Site information
- Type: Marines/Navy/Army

Location
- Coordinates: 16°34′01″N 107°37′48″E﻿ / ﻿16.567°N 107.63°E

Site history
- Built: 1967
- In use: 1967–1975
- Battles/wars: Vietnam War

Garrison information
- Occupants: 3rd Marine Division Task Force X-Ray ARVN 1st Division

= Tân Mỹ Base =

Tân Mỹ Base (also known as Col Co, Tân Mỹ Docks, Tân Mỹ Naval Support Activity or Eagle Beach) is a former U.S. Marine Corps, U.S. Navy, U.S. Army and Army of the Republic of Vietnam (ARVN) base northeast of Huế in central Vietnam.

==History==
The base was located on Vinh Loc Island at the mouth of the Perfume River approximately 12 km northeast of Huế.

===1967–70===
The U.S. Navy established Tân Mỹ Naval Support Activity in 1967, the base comprised an LST ramp, Seabee base, docks and petroleum storage facilities together with a petroleum, oil and lubricants pipeline to Huế. The base was adjacent to the Eagle Beach rest and recreation facility.

The base was initially defended by elements of the 3rd Marine Division. In February 1968 the U.S. Army's Task Force X-Ray assumed responsibility for base defense before handing control back to the 1st Marines in early March following the end of the Battle of Huế.

The Navy Task Force 116, River Section 521 was based at Tân Mỹ before being moved north to Cửa Việt Base to form Task Force Clearwater.

On 5 September 1968 the base was severely damaged by Typhoon Bess.

A Loran-C station, designation SH-3 "Z" was established at Tân Mỹ in 1969 and operated by the United States Coast Guard.

In March 1970 Tân Mỹ Naval Support Activity ceased operations and the base facilities were handed over to the U.S. Army Support Command.

===1971-4===
On 23 May 1972 during the Easter Offensive, the 7th Marine Battalion launched Operation Song Than 6-72, an amphibious assault from Tân Mỹ against the flanks of the People's Army of Vietnam (PAVN) force on the Street Without Joy.

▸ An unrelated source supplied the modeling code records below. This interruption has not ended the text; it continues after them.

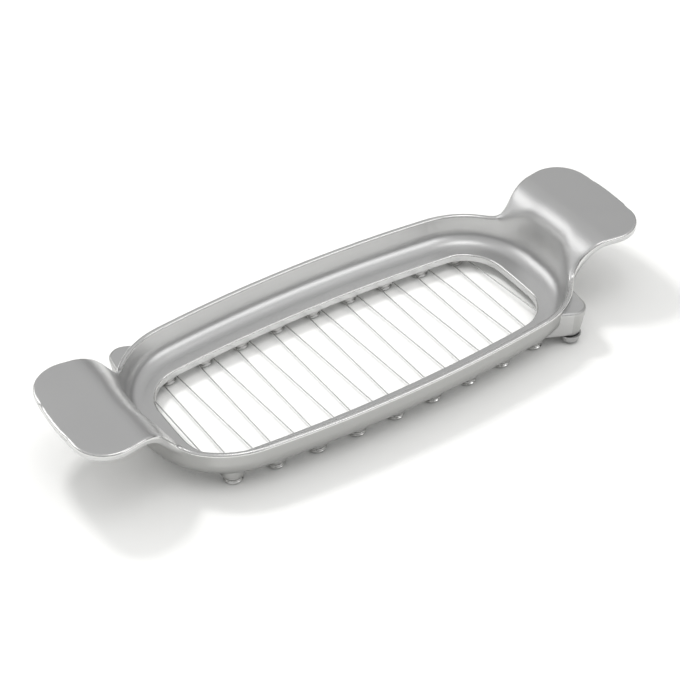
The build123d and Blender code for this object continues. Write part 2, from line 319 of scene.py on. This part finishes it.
@dataclass(frozen=True)
class PolishedEdgeWithHighlight:
    """Smooth finish of the dish's rounded top edges and of the opening's lip: its low roughness is
    a polish, and its tone, lighter than the casting's, paints the bright line along these edges.
    """

    name: str = "polished_edge_highlight"
    # Painted highlight: this tone is lighter than the casting's, so the rounded edges show a
    # bright line.
    tone: Colour = (0.78, 0.78, 0.77)
    darkest: float = 0.93
    roughness: float = 0.19
    smoother: float = 0.03
    rougher: float = 0.05
    grain_scale: float = 900.0
    grain_detail: float = 3.0
    grain_height: float = 0.002 * MM
    ease: float = 1.0 * MM

    def material(self) -> bpy.types.Material:
        """Build the finish.

        Returns:
            The material.
        """
        made, nodes, shader = metal(self.name)
        place = nodes.add("ShaderNodeTexCoord").outputs["Object"]
        grain = nodes.noise(place, self.grain_scale, self.grain_detail)
        darker = tuple(value * self.darkest for value in self.tone)
        nodes.join(nodes.mix(grain, darker, self.tone), shader.inputs["Base Color"])
        low, high = self.roughness - self.smoother, self.roughness + self.rougher
        level = nodes.remap(grain, NOISE_LOW, NOISE_HIGH, low, high)
        nodes.join(level, shader.inputs["Roughness"])
        eased = nodes.add("ShaderNodeBevel", samples=BEVEL_SAMPLES)
        eased.inputs["Radius"].default_value = self.ease
        bumped = nodes.bump(grain, self.grain_height, eased.outputs["Normal"])
        nodes.join(bumped, shader.inputs["Normal"])
        return made


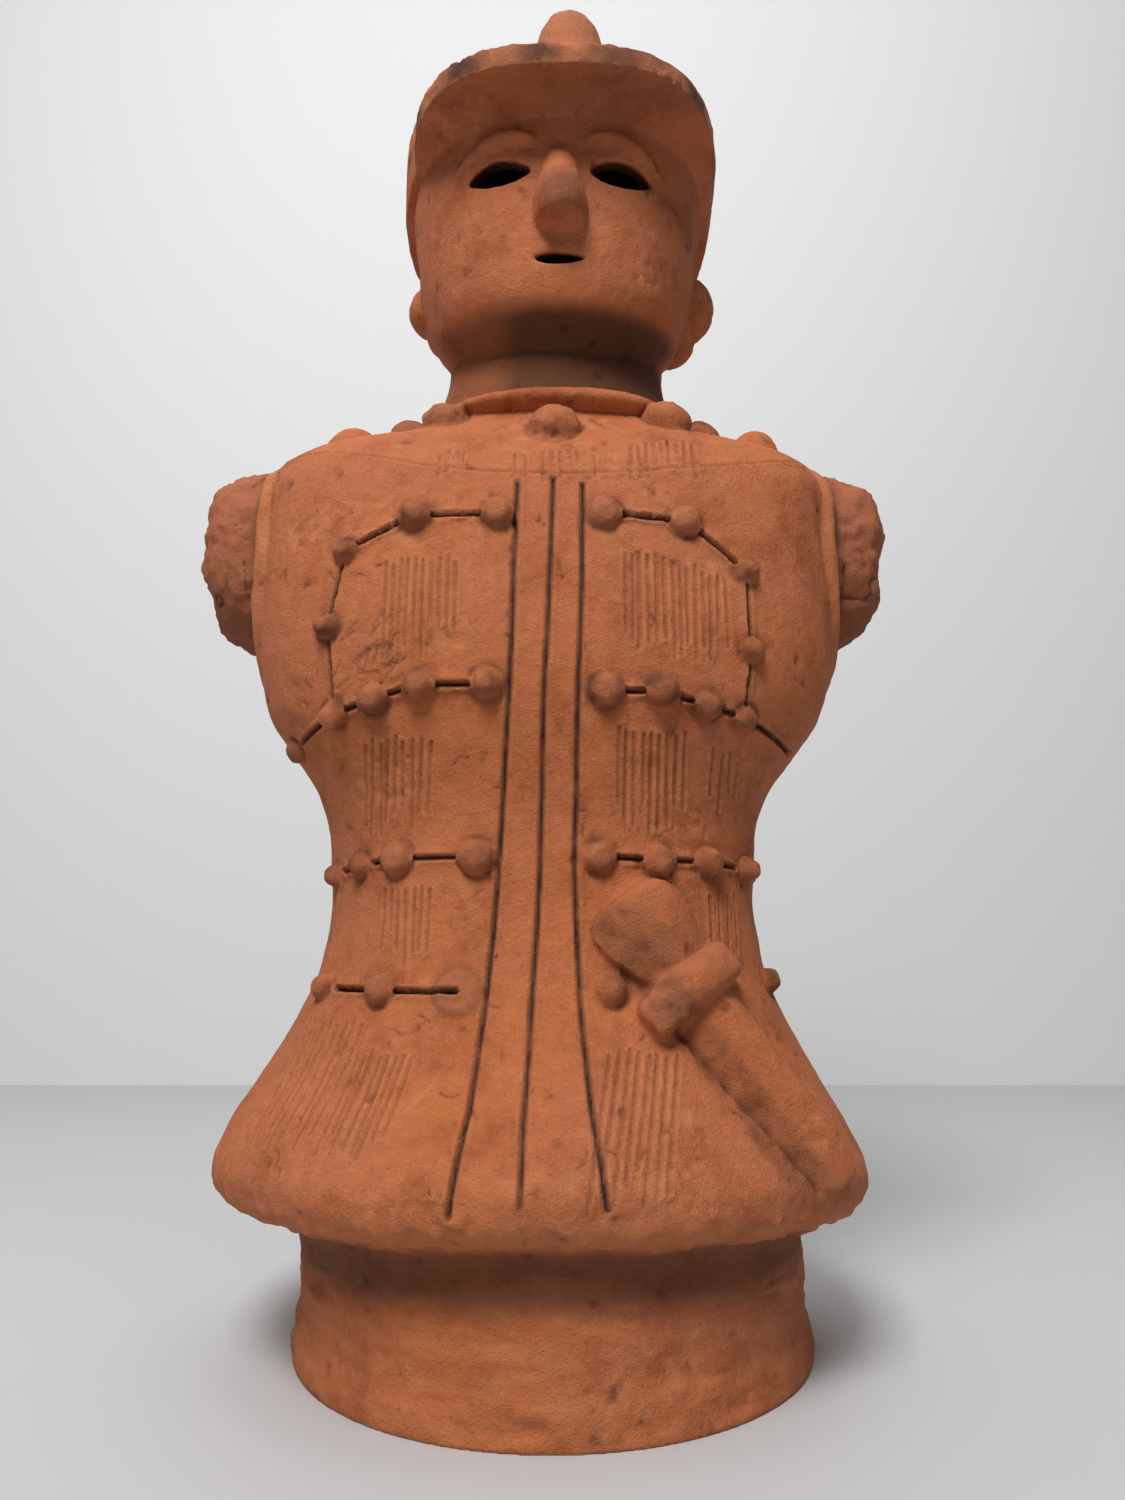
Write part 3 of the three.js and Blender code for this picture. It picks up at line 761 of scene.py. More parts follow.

On 8 September 1972 during the Second Battle of Quảng Trị, Vietnamese Rangers boarded the and USS Alamo LSD-33 at Tân Mỹ to conduct a feint amphibious assault intended to draw PAVN forces away from the Quảng Trị citadel.

In late 1972 Troop F, 4th Cavalry was based at Tân Mỹ before being withdrawn from Vietnam in late February 1973.

===1975===
On 22 March 1975 in the face of the PAVN offensive, the decision was made to abandon Huế and withdraw all South Vietnamese forces to an enclave around Danang. The plan was for the 147th Marine Brigade to withdraw to the Tân Mỹ Base where they would be picked up by Republic of Vietnam Navy ships. The base was soon swamped with Marines, soldiers and civilians seeking evacuation, however only smaller ships were able to dock at the base and ferry evacuees to larger ships offshore. Due to the overcrowding and the threat from the closing PAVN, the Marines moved further down the coast where two attempts were made to pick them up by LST over the next 2 days, however the LST could only approach to within several hundred feet of the shore forcing the Marines to attempt to swim out to the ship, in the end only approximately 600 of the 3000 Marines were evacuated to Danang.

===Current use===
The base is abandoned but the airfield and docks are still clearly visible on satellite images. On the ground, the airfield bitumen runway is still intact although overgrown with weeds, and the control tower is fully intact.